**What the exercise asks:**
Repeat every line below exactly as it reads.

**Data shown:**
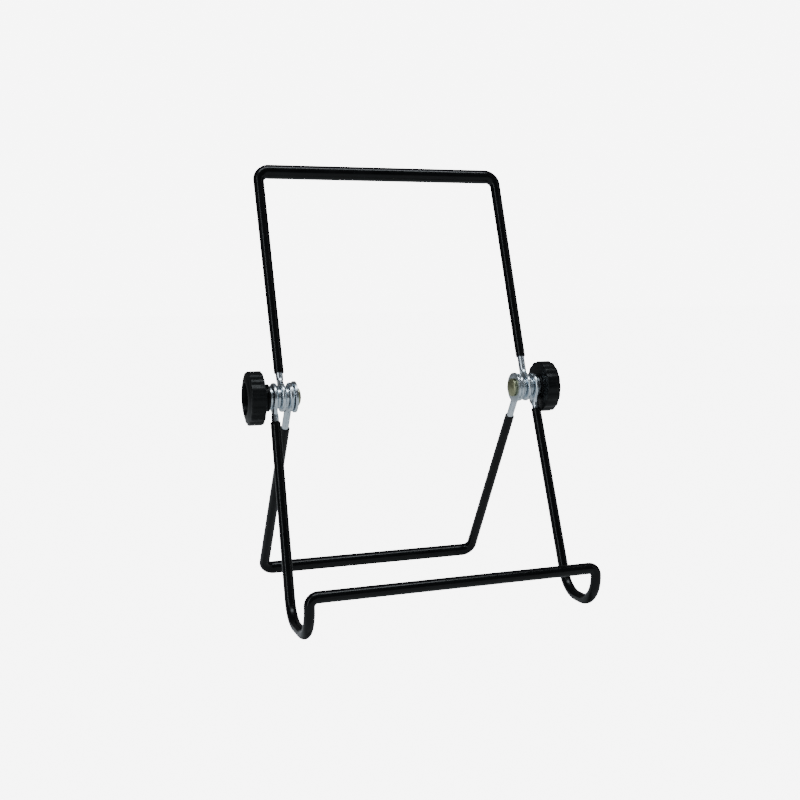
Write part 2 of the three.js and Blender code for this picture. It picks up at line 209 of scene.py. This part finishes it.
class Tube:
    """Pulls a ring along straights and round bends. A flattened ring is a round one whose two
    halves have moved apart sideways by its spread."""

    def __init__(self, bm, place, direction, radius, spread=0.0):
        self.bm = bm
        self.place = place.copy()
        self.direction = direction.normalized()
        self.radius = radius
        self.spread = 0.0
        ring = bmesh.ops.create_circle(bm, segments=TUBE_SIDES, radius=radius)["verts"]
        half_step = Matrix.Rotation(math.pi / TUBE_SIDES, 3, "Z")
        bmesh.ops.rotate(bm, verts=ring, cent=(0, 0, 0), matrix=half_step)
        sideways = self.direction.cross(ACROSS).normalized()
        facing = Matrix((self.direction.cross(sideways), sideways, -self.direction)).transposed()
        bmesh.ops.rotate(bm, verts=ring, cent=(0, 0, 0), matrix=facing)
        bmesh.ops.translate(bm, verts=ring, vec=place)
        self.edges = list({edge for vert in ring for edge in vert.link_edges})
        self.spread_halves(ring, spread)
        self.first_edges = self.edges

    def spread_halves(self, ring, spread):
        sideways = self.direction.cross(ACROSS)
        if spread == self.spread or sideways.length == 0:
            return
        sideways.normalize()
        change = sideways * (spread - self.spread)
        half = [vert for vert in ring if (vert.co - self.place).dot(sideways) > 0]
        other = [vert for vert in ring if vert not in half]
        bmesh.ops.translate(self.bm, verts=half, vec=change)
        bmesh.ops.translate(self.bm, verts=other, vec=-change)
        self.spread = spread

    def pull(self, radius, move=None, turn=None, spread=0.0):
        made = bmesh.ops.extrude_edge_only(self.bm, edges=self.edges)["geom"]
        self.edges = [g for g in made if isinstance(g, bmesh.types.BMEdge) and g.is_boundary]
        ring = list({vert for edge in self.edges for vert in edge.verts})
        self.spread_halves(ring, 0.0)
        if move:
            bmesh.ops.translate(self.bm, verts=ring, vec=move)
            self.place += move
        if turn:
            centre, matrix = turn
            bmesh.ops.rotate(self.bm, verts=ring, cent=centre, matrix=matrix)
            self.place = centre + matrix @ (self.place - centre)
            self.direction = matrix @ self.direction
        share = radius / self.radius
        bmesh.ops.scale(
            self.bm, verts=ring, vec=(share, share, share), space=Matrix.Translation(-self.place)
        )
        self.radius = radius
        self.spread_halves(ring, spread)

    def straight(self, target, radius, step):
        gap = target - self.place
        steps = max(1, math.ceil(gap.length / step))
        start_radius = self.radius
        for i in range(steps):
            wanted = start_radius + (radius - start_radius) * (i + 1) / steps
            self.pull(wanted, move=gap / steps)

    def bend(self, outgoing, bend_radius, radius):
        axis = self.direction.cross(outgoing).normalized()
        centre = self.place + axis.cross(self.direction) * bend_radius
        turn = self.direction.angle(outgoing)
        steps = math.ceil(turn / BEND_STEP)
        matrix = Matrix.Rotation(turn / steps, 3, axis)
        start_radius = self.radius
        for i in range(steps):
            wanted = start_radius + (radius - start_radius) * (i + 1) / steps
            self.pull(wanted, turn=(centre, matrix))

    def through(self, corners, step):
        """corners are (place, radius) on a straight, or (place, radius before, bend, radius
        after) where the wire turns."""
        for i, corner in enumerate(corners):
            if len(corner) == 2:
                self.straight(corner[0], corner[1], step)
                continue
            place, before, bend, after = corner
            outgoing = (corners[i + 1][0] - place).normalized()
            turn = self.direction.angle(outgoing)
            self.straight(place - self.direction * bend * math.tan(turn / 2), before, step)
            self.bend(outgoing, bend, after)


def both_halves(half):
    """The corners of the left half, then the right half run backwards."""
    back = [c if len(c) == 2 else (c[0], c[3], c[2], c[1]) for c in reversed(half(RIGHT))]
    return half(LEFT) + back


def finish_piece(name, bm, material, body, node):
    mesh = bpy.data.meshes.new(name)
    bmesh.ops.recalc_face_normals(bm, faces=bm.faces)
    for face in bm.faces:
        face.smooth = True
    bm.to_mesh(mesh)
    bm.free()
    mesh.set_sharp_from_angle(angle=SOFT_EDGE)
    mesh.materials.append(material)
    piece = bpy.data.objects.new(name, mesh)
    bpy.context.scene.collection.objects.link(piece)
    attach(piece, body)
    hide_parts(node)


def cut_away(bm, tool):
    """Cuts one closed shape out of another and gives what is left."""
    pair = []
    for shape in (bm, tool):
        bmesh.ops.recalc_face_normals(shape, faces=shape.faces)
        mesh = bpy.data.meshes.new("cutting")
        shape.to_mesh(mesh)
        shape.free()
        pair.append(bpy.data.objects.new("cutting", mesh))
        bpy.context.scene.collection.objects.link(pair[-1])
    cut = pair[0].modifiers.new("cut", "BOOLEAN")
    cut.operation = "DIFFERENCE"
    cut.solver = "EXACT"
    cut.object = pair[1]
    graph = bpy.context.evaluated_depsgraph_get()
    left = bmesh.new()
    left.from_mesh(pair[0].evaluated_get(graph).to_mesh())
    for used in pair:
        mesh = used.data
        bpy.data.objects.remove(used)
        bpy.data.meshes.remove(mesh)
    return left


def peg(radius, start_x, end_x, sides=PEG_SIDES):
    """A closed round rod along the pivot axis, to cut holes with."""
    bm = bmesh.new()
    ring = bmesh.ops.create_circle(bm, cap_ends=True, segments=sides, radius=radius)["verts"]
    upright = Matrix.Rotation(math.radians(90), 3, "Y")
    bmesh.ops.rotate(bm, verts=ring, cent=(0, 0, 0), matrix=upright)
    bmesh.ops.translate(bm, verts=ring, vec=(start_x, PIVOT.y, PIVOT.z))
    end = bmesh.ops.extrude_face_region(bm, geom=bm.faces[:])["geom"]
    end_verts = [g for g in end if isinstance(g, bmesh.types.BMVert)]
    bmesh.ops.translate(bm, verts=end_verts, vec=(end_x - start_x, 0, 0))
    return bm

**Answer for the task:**
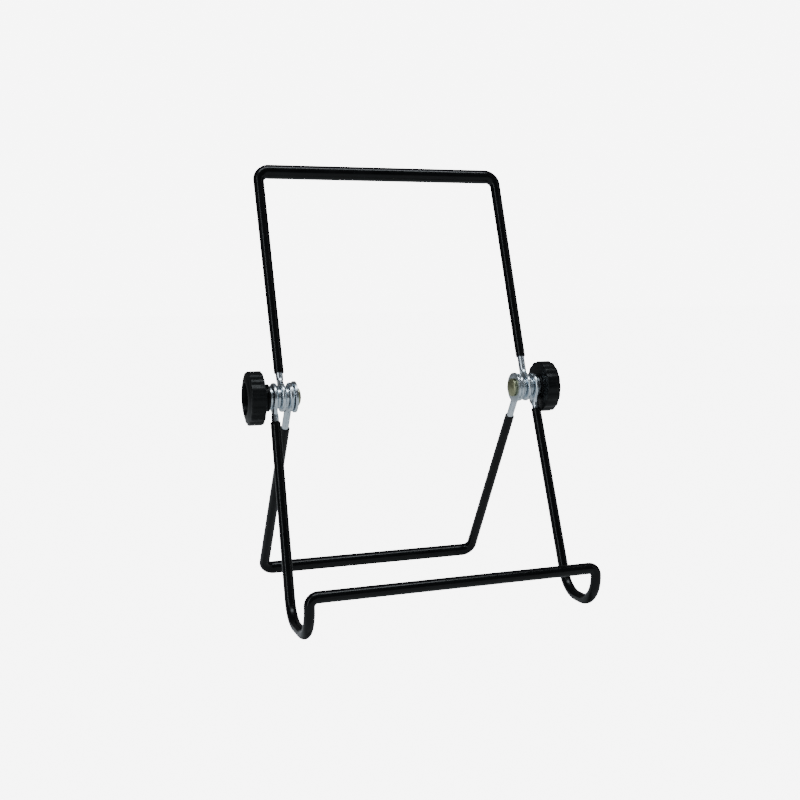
Write part 2 of the three.js and Blender code for this picture. It picks up at line 209 of scene.py. This part finishes it.
class Tube:
    """Pulls a ring along straights and round bends. A flattened ring is a round one whose two
    halves have moved apart sideways by its spread."""

    def __init__(self, bm, place, direction, radius, spread=0.0):
        self.bm = bm
        self.place = place.copy()
        self.direction = direction.normalized()
        self.radius = radius
        self.spread = 0.0
        ring = bmesh.ops.create_circle(bm, segments=TUBE_SIDES, radius=radius)["verts"]
        half_step = Matrix.Rotation(math.pi / TUBE_SIDES, 3, "Z")
        bmesh.ops.rotate(bm, verts=ring, cent=(0, 0, 0), matrix=half_step)
        sideways = self.direction.cross(ACROSS).normalized()
        facing = Matrix((self.direction.cross(sideways), sideways, -self.direction)).transposed()
        bmesh.ops.rotate(bm, verts=ring, cent=(0, 0, 0), matrix=facing)
        bmesh.ops.translate(bm, verts=ring, vec=place)
        self.edges = list({edge for vert in ring for edge in vert.link_edges})
        self.spread_halves(ring, spread)
        self.first_edges = self.edges

    def spread_halves(self, ring, spread):
        sideways = self.direction.cross(ACROSS)
        if spread == self.spread or sideways.length == 0:
            return
        sideways.normalize()
        change = sideways * (spread - self.spread)
        half = [vert for vert in ring if (vert.co - self.place).dot(sideways) > 0]
        other = [vert for vert in ring if vert not in half]
        bmesh.ops.translate(self.bm, verts=half, vec=change)
        bmesh.ops.translate(self.bm, verts=other, vec=-change)
        self.spread = spread

    def pull(self, radius, move=None, turn=None, spread=0.0):
        made = bmesh.ops.extrude_edge_only(self.bm, edges=self.edges)["geom"]
        self.edges = [g for g in made if isinstance(g, bmesh.types.BMEdge) and g.is_boundary]
        ring = list({vert for edge in self.edges for vert in edge.verts})
        self.spread_halves(ring, 0.0)
        if move:
            bmesh.ops.translate(self.bm, verts=ring, vec=move)
            self.place += move
        if turn:
            centre, matrix = turn
            bmesh.ops.rotate(self.bm, verts=ring, cent=centre, matrix=matrix)
            self.place = centre + matrix @ (self.place - centre)
            self.direction = matrix @ self.direction
        share = radius / self.radius
        bmesh.ops.scale(
            self.bm, verts=ring, vec=(share, share, share), space=Matrix.Translation(-self.place)
        )
        self.radius = radius
        self.spread_halves(ring, spread)

    def straight(self, target, radius, step):
        gap = target - self.place
        steps = max(1, math.ceil(gap.length / step))
        start_radius = self.radius
        for i in range(steps):
            wanted = start_radius + (radius - start_radius) * (i + 1) / steps
            self.pull(wanted, move=gap / steps)

    def bend(self, outgoing, bend_radius, radius):
        axis = self.direction.cross(outgoing).normalized()
        centre = self.place + axis.cross(self.direction) * bend_radius
        turn = self.direction.angle(outgoing)
        steps = math.ceil(turn / BEND_STEP)
        matrix = Matrix.Rotation(turn / steps, 3, axis)
        start_radius = self.radius
        for i in range(steps):
            wanted = start_radius + (radius - start_radius) * (i + 1) / steps
            self.pull(wanted, turn=(centre, matrix))

    def through(self, corners, step):
        """corners are (place, radius) on a straight, or (place, radius before, bend, radius
        after) where the wire turns."""
        for i, corner in enumerate(corners):
            if len(corner) == 2:
                self.straight(corner[0], corner[1], step)
                continue
            place, before, bend, after = corner
            outgoing = (corners[i + 1][0] - place).normalized()
            turn = self.direction.angle(outgoing)
            self.straight(place - self.direction * bend * math.tan(turn / 2), before, step)
            self.bend(outgoing, bend, after)


def both_halves(half):
    """The corners of the left half, then the right half run backwards."""
    back = [c if len(c) == 2 else (c[0], c[3], c[2], c[1]) for c in reversed(half(RIGHT))]
    return half(LEFT) + back


def finish_piece(name, bm, material, body, node):
    mesh = bpy.data.meshes.new(name)
    bmesh.ops.recalc_face_normals(bm, faces=bm.faces)
    for face in bm.faces:
        face.smooth = True
    bm.to_mesh(mesh)
    bm.free()
    mesh.set_sharp_from_angle(angle=SOFT_EDGE)
    mesh.materials.append(material)
    piece = bpy.data.objects.new(name, mesh)
    bpy.context.scene.collection.objects.link(piece)
    attach(piece, body)
    hide_parts(node)


def cut_away(bm, tool):
    """Cuts one closed shape out of another and gives what is left."""
    pair = []
    for shape in (bm, tool):
        bmesh.ops.recalc_face_normals(shape, faces=shape.faces)
        mesh = bpy.data.meshes.new("cutting")
        shape.to_mesh(mesh)
        shape.free()
        pair.append(bpy.data.objects.new("cutting", mesh))
        bpy.context.scene.collection.objects.link(pair[-1])
    cut = pair[0].modifiers.new("cut", "BOOLEAN")
    cut.operation = "DIFFERENCE"
    cut.solver = "EXACT"
    cut.object = pair[1]
    graph = bpy.context.evaluated_depsgraph_get()
    left = bmesh.new()
    left.from_mesh(pair[0].evaluated_get(graph).to_mesh())
    for used in pair:
        mesh = used.data
        bpy.data.objects.remove(used)
        bpy.data.meshes.remove(mesh)
    return left


def peg(radius, start_x, end_x, sides=PEG_SIDES):
    """A closed round rod along the pivot axis, to cut holes with."""
    bm = bmesh.new()
    ring = bmesh.ops.create_circle(bm, cap_ends=True, segments=sides, radius=radius)["verts"]
    upright = Matrix.Rotation(math.radians(90), 3, "Y")
    bmesh.ops.rotate(bm, verts=ring, cent=(0, 0, 0), matrix=upright)
    bmesh.ops.translate(bm, verts=ring, vec=(start_x, PIVOT.y, PIVOT.z))
    end = bmesh.ops.extrude_face_region(bm, geom=bm.faces[:])["geom"]
    end_verts = [g for g in end if isinstance(g, bmesh.types.BMVert)]
    bmesh.ops.translate(bm, verts=end_verts, vec=(end_x - start_x, 0, 0))
    return bm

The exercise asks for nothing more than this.